China is surrounded by drug-producing nations. In 2017, China’s annual drug report said there were 2.55 million drug abusers in the country, a 2% rise over the previous year.

But in the past, Westerns often enjoyed softer sentences for such crimes — and better treatment in detention — to ease diplomatic relations and avoid international criticism, says Wang.

“The case here, in which a Western citizen is being given a death sentence in China is highly unusual,” she added. “There’s no doubt about that.”

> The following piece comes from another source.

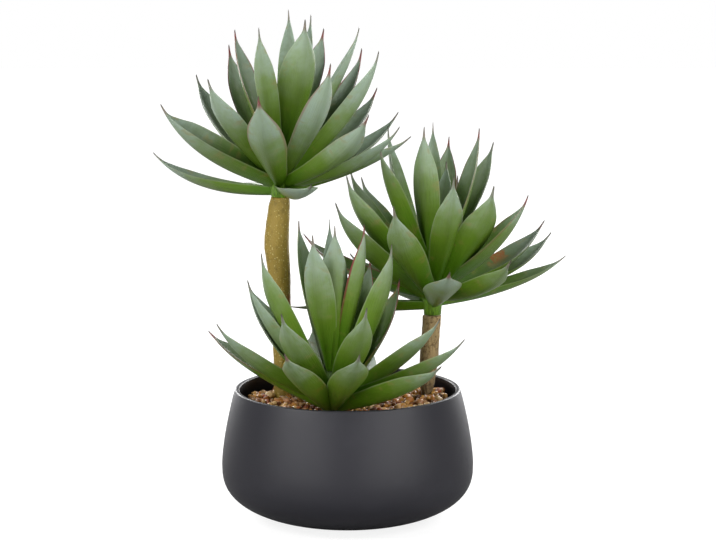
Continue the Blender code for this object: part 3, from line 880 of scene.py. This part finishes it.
def smooth_row(table, key, value):
    """The row of a table at a value of its column key, on the smooth curve through its rows."""
    final = len(table) - 1
    i = max(k for k in range(final) if table[k][key] <= value or k == 0)
    before, start, end, after = (table[max(0, min(final, k))] for k in (i - 1, i, i + 1, i + 2))
    span = end[key] - start[key]
    t = (value - start[key]) / span
    row = []
    for column in range(len(start)):
        start_slope = (end[column] - before[column]) / (end[key] - before[key])
        end_slope = (after[column] - start[column]) / (after[key] - start[key])
        row.append(
            (2 * t**3 - 3 * t**2 + 1) * start[column]
            + (t**3 - 2 * t**2 + t) * span * start_slope
            + (3 * t**2 - 2 * t**3) * end[column]
            + (t**3 - t**2) * span * end_slope
        )
    return row


def make_piece(name, bm, material, sharp_degrees=None):
    """Closes the bmesh into a smooth-shaded piece of the visual model."""
    bmesh.ops.recalc_face_normals(bm, faces=bm.faces)
    mesh = bpy.data.meshes.new(name)
    bm.to_mesh(mesh)
    bm.free()
    mesh.materials.append(material)
    mesh.shade_smooth()
    if sharp_degrees:
        mesh.set_sharp_from_angle(angle=math.radians(sharp_degrees))
    piece = bpy.data.objects.new(name, mesh)
    bpy.context.scene.collection.objects.link(piece)
    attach(piece, "root")
    return piece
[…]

Initially, Schellenberg was seemingly the recipient of such leniency. On November 20, he was sentenced to 15 years in prison for being an accessory to drug smuggling. But he appealed his conviction and at his retrial this week — more than a month after top Huawei executive Meng Wanzhou was arrested in Vancouver, accused by the United States of helping cover up violations of sanctions on Iran — he was convicted of a primary role in the smuggling and was sentenced to death.

That is a break in protocol for China’s deeply politically entwined judicial system.

Other Western citizens executed by China have been born in non-Western countries: Shaikh was born in Pakistan and, in 2010, a Lao-born Frenchman was sentenced to death. That potentially muddies the waters over which foreign government the Chinese would square off with.

However, the implications of executing a Canadian-born Canadian citizen are clear, and raise important questions: Is Schellenberg’s case an isolated example of political retaliation, or does it hint at a new precedent in China of Western drug offenders facing the same treatment as those from the rest of the world?

As China’s economic and political might grows, the age of leniency for Westerners there just might have expired.